Ashcroft Capital’s New Apartment Partnership Backed by Blackstone, Goldman Sachs
Fund supports further expansion of Ashcroft’s Sun Belt multifamily portfolio.
Investment funds advised by Goldman Sachs Asset Management and Blackstone Strategic Partners joined with multifamily investment firm Ashcroft Capital this month to help it expand its Sun Belt holdings.
The partnership expects to invest in value-add multifamily properties with an estimated aggregate cost of $800 million.
The partnership already has acquired apartment communities with a total cost exceeding $600 million done through a recapitalization of approximately 10 apartment communities that were already in Ashcroft’s portfolio. These communities are located in Texas and Florida and total approximately 3,000 apartment homes.
During the next 18 months or so, the partnership will acquire approximately $100 million of additional value-add apartment communities in the Sun Belt and up to $100 million is expected to be earmarked for value-add capital improvements across the portfolio of existing and to-be-acquired assets.
Ashcroft Seeking to Add 20 Apt Communities in 2022
Founded in 2015, Ashcroft has acquired more than 14,600 apartment homes spanning nearly 50 communities. The company currently owns more than 30 properties for a total of more than 11,000 units throughout Texas, Georgia and Florida.

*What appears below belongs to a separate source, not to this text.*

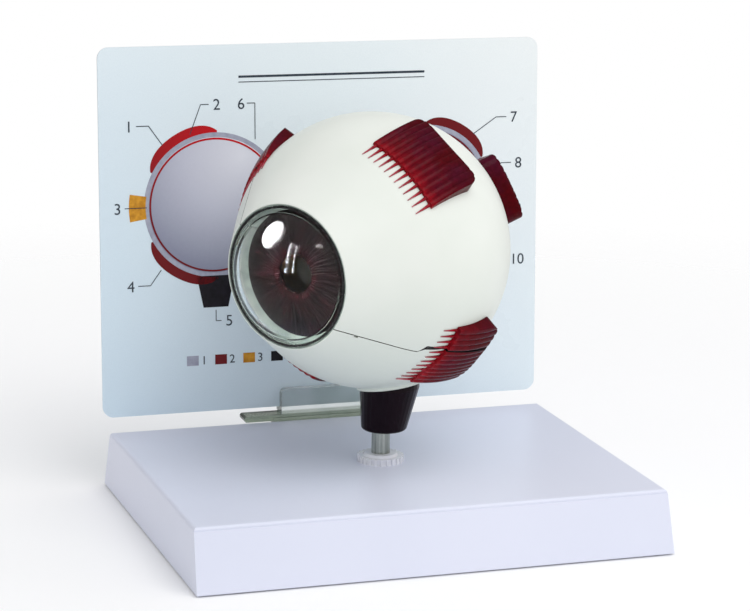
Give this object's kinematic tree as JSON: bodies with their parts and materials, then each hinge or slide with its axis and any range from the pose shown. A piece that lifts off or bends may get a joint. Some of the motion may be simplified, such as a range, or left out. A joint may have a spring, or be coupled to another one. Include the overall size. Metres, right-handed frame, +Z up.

Ashcroft Capital is seeking to expand into the Carolinas, Arizona, Colorado, Tennessee and Nevada. In all, Ashcroft is seeking to add up to 20 apartment communities to its portfolio through acquisitions in 2022.
Strategy Includes Modernization of Amenities
Birchstone Residential, Ashcroft’s in-house property management firm, manages all of the communities in Ashcroft’s portfolio. Ashcroft specializes in value-add multifamily real estate and its strategy generally includes an update and modernization of the amenity spaces, improved curb appeal and upgrades to landscaping and community signage.
Frank Roessler, founder and CEO of Ashcroft, tells GlobeSt, “Through partnerships with entities like Goldman and Blackstone, we will be extremely well-positioned to grow at a brisk yet strategic pace by carefully acquiring properties that fit within our stringent investment standards.”
Bill Kay, managing director of capital markets for Ashcroft, tells GlobeSt, “As we grow our portfolio, we have sought to expand and deepen our relationships within the institutional investment community.”
PGIM Real Estate Committed Core Plus Financing
Through a competitive lender selection process managed by Eastdil Secured, PGIM Real Estate, the $209.3 billion real estate business of PGIM, the $1.5 trillion global asset management business of Prudential Financial, has committed core-plus financing in support of certain acquisitions executed by the Partnership in connection with its closing, as well as in support of funding for property renovations.
Latham & Watkins LLP served as counsel to the general partner in connection with the offering of interests in the Partnership.
Devon Park Advisors provided strategic capital raising services to Ashcroft Capital.